Today I had my first experience of a seriously copy-protected CD, Radiohead's Hail to the Thief, released by EMI. I didn't have much luck ripping it onto my Mac - I ended up having to force quit out of iTunes. Apparently there are a number of different copy-protection methods. One method can be circumvented with a magic marker. I didn't think that this method would work on this particular CD, so I looked for other methods. Then I saw this reference to hold down the shift key on a Windows computer for 5 seconds after inserting the CD. This stopped the CD from automatically launching the program which would interfere with the copy protection. I then copied the CD with iTunes, and soon I'll have it in my iPod.

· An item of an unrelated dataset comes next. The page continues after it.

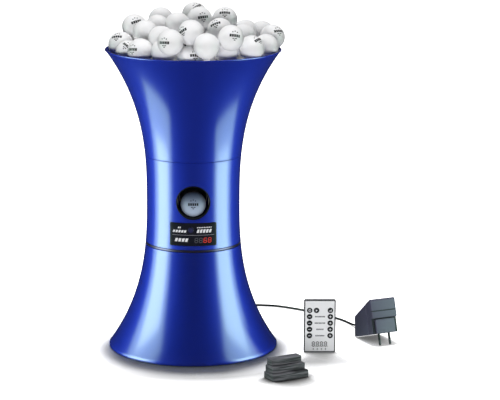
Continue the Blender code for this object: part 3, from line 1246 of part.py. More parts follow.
def make_tilt_wedge(finish):
    """Three-step rubber wedge that tips the base to set the height of the throw."""
    seat = add_empty("wedge_seat", (*WEDGE_PLACE, 0.0), (0.0, 0.0, WEDGE_YAW))
    wedge = None
    for step in range(WEDGE_STEPS):
        half = WEDGE_LENGTH / 2.0 - WEDGE_END_SETBACK * step
        front = -WEDGE_DEPTH / 2.0 + WEDGE_STEP_BACK * step
        arc = [(x, front - WEDGE_BOW * (1.0 - (x / half) ** 2)) for x in np.linspace(-half, half, 9)]
        outline = arc + [(half, WEDGE_DEPTH / 2.0), (-half, WEDGE_DEPTH / 2.0)]
        bottom = WEDGE_STEP_HEIGHT * step - (0.001 if step else 0.0)
        form = extruded(outline, bottom, WEDGE_STEP_HEIGHT * (step + 1))
        if wedge is None:
            wedge = solid("tilt_wedge", form, finish, parent=seat)
        else:
            boolean(wedge, form, "UNION")
    return wedge


def main():
    clear_scene()
    blue = material("metallic_blue", (0.012, 0.020, 0.28), 0.28, 0.55)
    black = material("black_plastic", (0.012, 0.012, 0.014), 0.35)
    grey = material("grey_plastic", (0.22, 0.23, 0.25), 0.5)
    steel = material("steel", (0.55, 0.56, 0.58), 0.35, 1.0)
    acetal = material("white_acetal", (0.75, 0.74, 0.70), 0.4)
    tan_rubber = material("tan_rubber", (0.36, 0.19, 0.09), 0.8)
    foot_rubber = material("foot_rubber", (0.03, 0.03, 0.03), 0.9)
    smoked = material("smoked_window", (0.006, 0.006, 0.010), 0.12)
    lens = material("sensor_lens", (0.03, 0.03, 0.09), 0.2)
    board_green = material("board", (0.02, 0.12, 0.05), 0.6)
    ball_white = material("ball_white", (0.80, 0.81, 0.81), 0.45)
    cord_black = material("cord_black", (0.010, 0.010, 0.012), 0.5)
    charcoal = material("charcoal_plastic", (0.060, 0.068, 0.100), 0.5)
    silver = material("brushed_face", (0.72, 0.73, 0.74), 0.4, 0.3)
    wedge_rubber = material("wedge_rubber", (0.045, 0.046, 0.050), 0.75)

    body = add_empty("body_swivel_axis", (0.0, 0.0, 0.0))
    hopper = add_empty("hopper_axis", (0.0, 0.0, 0.0), parent=body)

    make_base_shell(blue)
    make_base_deck(grey)
    make_sweep_gear(acetal)
    make_turntable_ring(black)
    make_bottom_cover(black)
    make_foot_mat(foot_rubber)
    make_dc_jack(black)

    make_body_shell(blue, body)
    make_body_deck(grey, body)
    make_pivot_ring(steel, body)
    make_sweep_motor(steel, body)
    make_sweep_pinion(acetal, add_empty("sweep_pinion_axis", (0.0, SWEEP_CENTRES, 0.0), parent=body))
    make_head_frame(grey, body)
    make_ball_chute(grey, body)
    make_outlet_ring(black, body)
    for name, side in (("top", 1.0), ("bottom", -1.0)):
        height = THROW_HEIGHT + side * WHEEL_OFFSET
        make_wheel_motor(f"{name}_motor", height, steel, body)
        axis = add_empty(f"{name}_wheel_axis", (0.0, -WHEEL_SETBACK, height), parent=body)
        make_wheel(f"{name}_wheel", grey, axis)
        make_tyre(f"{name}_tyre", tan_rubber, axis)
    make_feed_motor(steel, body)
    make_feed_tray(grey, body)
    make_feed_rotor(acetal, add_empty("feed_rotor_axis", (0.0, 0.0, 0.0), parent=body))
    make_display(smoked, lens, black, board_green, body)

    make_hopper_shell(blue, hopper)
    make_balls(ball_white, hopper, body)

    relief_tip = make_adapter(charcoal, steel, cord_black)
    make_cord(cord_black, black, cord_black, relief_tip)
    make_remote(grey, silver, black, board_green, black, steel)
    make_tilt_wedge(wedge_rubber)


main()
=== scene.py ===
"""Looks of a table tennis robot: flared blue shells, heaped balls, remote, wedge and adapter.

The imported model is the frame, and every piece here stands where its solid stands.
Metres, +Z up. The robot faces -Y, and the camera stands in front of it.
"""

import json
import logging
import math
from dataclasses import dataclass, replace
from enum import Enum
from typing import Any, Iterable, Sequence

import bpy
import numpy as np
from mathutils import Matrix, Vector


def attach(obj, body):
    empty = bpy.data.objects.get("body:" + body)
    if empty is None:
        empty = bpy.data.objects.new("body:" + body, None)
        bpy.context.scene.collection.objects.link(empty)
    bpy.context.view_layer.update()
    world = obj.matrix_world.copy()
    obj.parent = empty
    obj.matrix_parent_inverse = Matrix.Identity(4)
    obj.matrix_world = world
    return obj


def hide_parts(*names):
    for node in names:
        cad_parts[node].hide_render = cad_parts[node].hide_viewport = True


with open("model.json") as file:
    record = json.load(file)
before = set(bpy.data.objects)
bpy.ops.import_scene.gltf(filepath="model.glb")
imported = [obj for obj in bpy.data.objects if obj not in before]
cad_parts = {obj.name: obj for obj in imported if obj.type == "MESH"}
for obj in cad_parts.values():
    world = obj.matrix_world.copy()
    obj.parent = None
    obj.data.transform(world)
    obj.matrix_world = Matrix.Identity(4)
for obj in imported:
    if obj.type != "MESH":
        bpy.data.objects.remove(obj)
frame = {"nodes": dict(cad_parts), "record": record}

LOG = logging.getLogger("table_tennis_robot")
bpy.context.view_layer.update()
FIT_GAP = 0.0003
SAME_POINT = 0.000001
BLANK_SIZE = 0.01
WAIST_FRONT = -0.075
FULL_TURN = 2.0 * math.pi
QUARTER_TURN = math.pi / 2.0
WHITE = (1.0, 1.0, 1.0, 1.0)

Pair = tuple[float, float]
Triple = tuple[float, float, float]
Outline = Sequence[Pair]
Socket = bpy.types.NodeSocket
Piece = bpy.types.Object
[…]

As I've written before, I believe that creators should be fairly compensated for their work, but that copy-protection technology goes way too far, and I have no moral qualms about circumventing it. I've never been interested in downloading music from file-sharing sites. The only thing which would tempt me would be if I wasn't able to rip a CD which I had lawfully purchased. Then I would feel entitled to download an illicit copy.
When will the record companies realize that people like to listen to music on their computers and mp3 players, and it is manifestly unfair to prevent this from happening? It is simply such a stupid thing to do - piss off your paying customers and drive them into supporting your real target, the file-traders.
I'm about to really start ranting, so instead I'll link this detailed explanation of how the shift method works.